How many of the scientists we need are misdirected into these irrelevancies? I ask hon. Members: are they really satisfied with a scale of values under which, as a nation, we are spending more on advertising than on industrial research, more on packaging than on education, more on the egg subsidies than on the universities?
Finally, I ask hon. Members to consider how all these developments that I have mentioned can be said to be strengthening the basic economy of the country as it must be strengthened if we are to meet the challenge from abroad, especially the formidable scientific, educational, technological and industrial challenge from the Soviet Union. I ask them to consider how the excesses of speculation, the take-over bids, the property deals, the subordination of industry to finance, the misdeployment of our scientists and the development of an economy dominated more by the advertising agent than the productive engineer, all measure up to the purposive challenge from abroad.

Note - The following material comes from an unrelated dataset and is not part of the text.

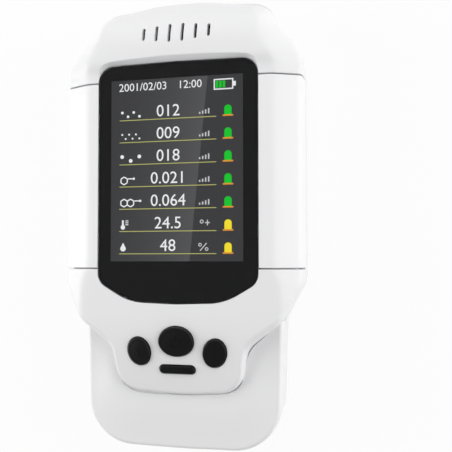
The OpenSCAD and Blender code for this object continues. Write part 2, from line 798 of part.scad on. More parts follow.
// Tube swept along a route of points, for a wire
function smooth(pts, t) =
    let (k = len(pts) - 1, i = min(floor(t * k), k - 1), f = t * k - i,
         p0 = pts[max(i - 1, 0)], p1 = pts[i], p2 = pts[i + 1], p3 = pts[min(i + 2, k)])
    0.5 * ((2 * p1) + (p2 - p0) * f + (2 * p0 - 5 * p1 + 4 * p2 - p3) * f * f
           + (3 * p1 - p0 - 3 * p2 + p3) * f * f * f);
module wire(pts, r, rings = 20, sides = 8) {
    ring = [for (i = [0:rings])
        let (c = smooth(pts, i / rings),
             d = unit(smooth(pts, min(1, i / rings + 0.01)) - smooth(pts, max(0, i / rings - 0.01))),
             u = unit(cross(d, [0.1, 0.2, 1])), v = cross(u, d))
        [for (k = [0:sides - 1]) c + r * (u * cos(k * 360 / sides) + v * sin(k * 360 / sides))]];
    n = (rings + 1) * sides;
    polyhedron(
        points = [for (q = ring) each q],
        faces = concat(
            [[for (k = [sides - 1:-1:0]) k]],
            [[for (k = [0:sides - 1]) n - sides + k]],
            [for (i = [0:rings - 1], k = [0:sides - 1])
                [i * sides + k, i * sides + (k + 1) % sides,
                 (i + 1) * sides + (k + 1) % sides, (i + 1) * sides + k]]));
}
plug_y = -head_y + 9;
wire_r = 0.55;
module battery_plug() {
    color([0.95, 0.95, 0.92]) block([4.6, plug_y - 2, charge_z + 1], [11, plug_y + 1.6, charge_z + 5]);
}
module battery_leads() {
    z = charge_z + charge_t + 2;
    x = cell_l / 2 + 0.6;
    y = cell_y - cell_r - 1.8;
    color([0.75, 0.1, 0.1]) wire([[x, cell_y, cell_z], [x, cell_y - 5, cell_z - 1], [x - 2, y, z + 3],
                                  [25, y - 0.4, z + 2], [17, y - 2, z + 2], [11.3, plug_y, z]], wire_r);
    color([0.1, 0.1, 0.1]) wire([[-x, cell_y, cell_z], [-x, cell_y - 5, cell_z - 1],
                                 [1 - x, y - 0.4, z + 4], [-25, y - 0.4, z + 5], [-10, y - 2, z + 5],
                                 [0, plug_y + 1, z + 3], [4.3, plug_y, z]], wire_r);
}
// Flat cables: a strip along a path in the side view
module strip(path, t, x0, x1) {
    k = len(path) - 1;
    normal = [for (i = [0:k]) let (d = unit(path[min(i + 1, k)] - path[max(i - 1, 0)])) [-d[1], d[0]]];
    translate([x0, 0, 0]) rotate([90, 0, 90]) linear_extrude(height = x1 - x0)
        polygon(concat(path, [for (i = [k:-1:0]) path[i] + normal[i] * t]));
}
module power_cable() {
    // from the charge board, over the cell, to the underside of the main board
    top = cell_z + cell_r + 0.5;
    color([0.85, 0.85, 0.85])
        strip([[charge_y[1] - 2.2, charge_z + 1], [charge_y[1] - 1.8, charge_z + 6],
               [cell_y - cell_r + 1, top - 1.2], [cell_y - 3, top], [cell_y + 4, top],
               [cell_y + cell_r, top - 0.8], [board_end_y - 3, board_z - 4],
               [board_end_y + 2, board_z - 3], [board_end_y + 4, board_z - 0.8]], 0.8, -4, 3);
}
function key_point(y, w) =
    [glass_end - key_drop + y * cos(key_tilt) - w * sin(key_tilt),
     fall(glass_end - key_drop) + y * sin(key_tilt) + w * cos(key_tilt)];
module key_cable() {
    start = key_point(8, key_board_w + 0.35);
    color([0.75, 0.45, 0.15])
        strip([[board_end_y + 4, board_z + board_t + 0.35], [board_end_y + 1.5, board_z + board_t + 0.6],
               [board_end_y - 1.5, start[1] - 0.6], start + [3.5, 0.9], start + [1.8, 0.4], start],
              0.25, -21, -13);
}

front_cover();
back_cover();
tail_cover();
left_side_panel();
right_side_panel();
display_window();
window_adhesive();
lcd_panel();
lcd_frame();
lcd_ribbon();
ribbon_connector();
power_key();
left_key();
right_key();
menu_key();
power_plunger();
left_plunger();
right_plunger();
menu_plunger();
key_switches();
key_board();
key_cable();
main_board();
board_chips();
buzzer();
board_screws();
case_screws();
pm_sensor_base();
pm_sensor_lid();
fan_motor();
fan_rotor();
laser_module();
detector_board();
inlet_seal();
dust_mesh();
hcho_sensor();
voc_sensor();
climate_sensor();
battery_cell();
battery_pads();
battery_leads();
battery_plug();
charge_board();
usb_socket();
power_cable();
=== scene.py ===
"""Handheld air quality monitor: the visible surfaces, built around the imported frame.

Lengths are worked out in millimetres from the frame's boxes and turned into metres when a mesh is made.
"""
import json
import math

import bmesh
import bpy
import numpy as np
from mathutils import Matrix, Vector


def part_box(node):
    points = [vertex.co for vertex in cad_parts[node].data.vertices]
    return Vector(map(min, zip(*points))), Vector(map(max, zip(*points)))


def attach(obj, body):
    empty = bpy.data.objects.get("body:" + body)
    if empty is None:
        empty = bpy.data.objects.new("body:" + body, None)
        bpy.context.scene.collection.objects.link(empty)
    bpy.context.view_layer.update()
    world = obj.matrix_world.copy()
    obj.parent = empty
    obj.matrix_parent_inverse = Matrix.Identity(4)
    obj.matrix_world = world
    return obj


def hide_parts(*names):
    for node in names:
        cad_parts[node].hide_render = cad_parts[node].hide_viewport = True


MM = 0.001
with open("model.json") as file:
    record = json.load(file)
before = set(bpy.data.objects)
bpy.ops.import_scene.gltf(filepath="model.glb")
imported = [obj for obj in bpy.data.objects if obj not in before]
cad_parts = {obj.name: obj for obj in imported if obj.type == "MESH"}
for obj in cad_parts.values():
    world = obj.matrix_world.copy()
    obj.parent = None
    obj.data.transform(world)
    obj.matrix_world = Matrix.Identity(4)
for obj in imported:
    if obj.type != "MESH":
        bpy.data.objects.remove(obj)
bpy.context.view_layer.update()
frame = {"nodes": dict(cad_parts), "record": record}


def box_mm(node):
    """A CAD node's lowest and highest corner, in millimetres."""
    low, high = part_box(node)
    return np.array(low) / MM, np.array(high) / MM


# ---- Sizes read from the frame ----
HALF_W = box_mm("right_side_panel")[1][0]
HEAD_Y = box_mm("front_cover")[1][1]
APRON_END, SEAM_Z = box_mm("front_cover")[0][1:]
GLASS_LOW, GLASS_HIGH = box_mm("display_window")
GLASS_TOP, GLASS_END = GLASS_HIGH[1], GLASS_LOW[1]
GLASS_HALF = GLASS_HIGH[0]
FACE_Z = GLASS_HIGH[2]
GLASS_T = GLASS_HIGH[2] - GLASS_LOW[2]
LOWER_SEAM, UPPER_SEAM = box_mm("right_side_panel")[0][1], box_mm("right_side_panel")[1][1]
TAIL_HALF = box_mm("tail_cover")[1][0]
TAIL_EDGE = TAIL_HALF + 0.5     # the skin's outline stands a little outside the plain lid's
TAIL_Z = box_mm("tail_cover")[1][2]
BACK_TOP = SEAM_Z - 0.2

# ---- Sizes of the surfaces ----
WALL = 2.0
SEAM = 0.5              # width of the cross seams
PANEL_T = 1.7
FACET_W = 10.0          # width of the facet along a side panel
FACET_SLOPE = 0.5
NECK_SLOPE = 1.2        # the facet's slope at the head's neck
CREASE_SOFT = 0.8       # how softly the facet leaves the face
BROW_FALL = 0.6         # how far the brow falls towards the sides
NECK_HALF = 34.6
HEAD_HALF = 31.8
APRON_HALF = 22.3
TAIL_R = 17.0
APRON_DROP = 4.5
KEY_TILT = math.radians(11)
KEY_LEAN = math.radians(12)
KEY_GAP = 0.2
KEY_H = 1.0
KEY_FOOT = -3.0
KEY_POINTS = 96
KEY_DOME = 0.45
KEY_TIP = math.radians(5)
KEY_DROP = 16.8         # from the window's end to the side keys
KEY_DISH = 0.14         # how far the top lies below its lip
MARK_H = 0.12
MARK_W = 0.5
BEVEL_SLOPE = 0.8
HEAD_BEVEL = 1.3        # slope of the head's bevel, which starts below the glass
BEVEL_DEPTH = 0.85
POCKET_GAP = 0.15
TAIL_RISE = 1.1
GUTTER = 0.3            # dark gap along the apron's edge, on the tail
GUTTER_LEFT = 0.5       # what the gap gains on the apron's left
GUTTER_DEPTH = 0.8
TAIL_UNDER = 2.6        # how far the tail runs in under the apron
BACK_R = 5.0
BACK_DRAFT = 0.10       # how far the back's sides lean in, per millimetre of depth
WELL_R = 2.7
WELL_DEPTH = 9.0
SLOT_COUNT, SLOT_PITCH, SLOT_W, SLOT_L = 6, 4.85, 1.2, 7.0
SLOT_STEP = 1.1         # what a vent slot loses in length at each step towards the sides
SLOT_Y = HEAD_Y - 13.9
SHOULDER_Y = HEAD_Y - 21.9
NECK_Y = HEAD_Y - 10
WAIST_Y = GLASS_END - 5.9
SCREWS = [(HALF_W - 8.2, HEAD_Y - 23.5), (TAIL_HALF - 4.5, GLASS_END - 1.3), (TAIL_HALF - 10.7, -HEAD_Y + 10)]
GRILLES = [(-13.0, HEAD_Y - 29, 2.6, 1.2), (0.0, GLASS_END + 43, 4.0, 1.4)]
GRILLE_L = 14.0

# ---- Keys: place in the key plane, size, lean, body ----
KEYS = {
    "power_key": ((0, 3.8), (12.8, 10.6), 0.0, "power_key"),
    "left_key": ((-13.95, 0), (8.3, 10.2), KEY_LEAN, "left_key"),
    "right_key": ((13.95, 0), (8.3, 10.2), -KEY_LEAN, "right_key"),
    "menu_key": ((0, -6.35), (12.9, 2.9), 0.0, "menu_key"),
}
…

Soviet production is increasing at a rate of at least 10 per cent. per annum against our five-year average of 2 per cent., and a much higher proportion of what we produce is irrelevant to the challenge of the age. Four per cent. of our national income goes to education, against 10 per cent. in Russia. If these basic trends are allowed to go un-corrected over the next decade—and the Chancellor yesterday showed no awareness of these problems—there is a real danger that our civilisation will be shaped in a way that can lead only to national decadence and a loss of our moral influence in the world.
The one hope for Britain lies in the reasonable assumption that before the 1960s are half over, an election different in its result from the last will ensure that these dangerous trends are reversed.